Adapting PDL to a Big Data Landscape
Note: although this article is directed at current PDL users, I would particularly appreciate the opinion of Perl users who are considering using PDL. Does my assessment seem accurate to you?
I was just watching a few of the talks on youtube from from YAPC::NA that I wanted to attend in Madison but could not because I was busy (writing my talks) or attending other talks. And it reminded me of the revelation that I had at YAPC. Although I am not looking for a job, I spoke with the sponsors at their job booths, just to get a feel for what's out there. Is it possible for a Perl programmer to get a job doing real data crunching? The answer, happily, was "yes".

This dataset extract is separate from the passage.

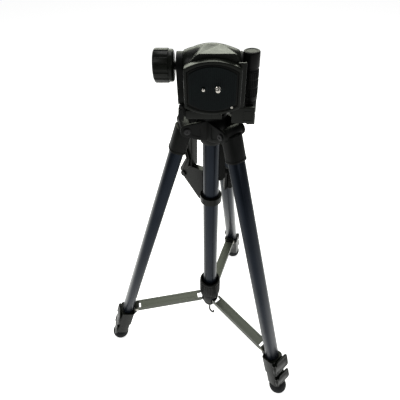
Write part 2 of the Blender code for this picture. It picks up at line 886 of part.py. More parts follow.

Almost immediately, I began to realize that there is a whole world of data analysis that is on the horizon for which PDL is well suited. PDL was written by and for scientists, but there's no reason it couldn't be applied to the analysis of Big Data (made possible in large part due to Chris Marshall's work on fully cross-platform memory mapping and 64-bit cleanups). Analyses of large data sets are already happening at many private corporations using languages such as SAS, SPSS, S, and R. Some of them might use Matlab; a rare few might use Python or Perl. Due to our limited marketing budget (ha!), the only corporations that will choose to use Perl and PDL are those which already use Perl in some significant capacity. We PDL folks have two major things to take away from this. First, we must engage with the wider Perl community, and second, we must make it easy for PDL outsiders to learn about and use the full breadth of PDL.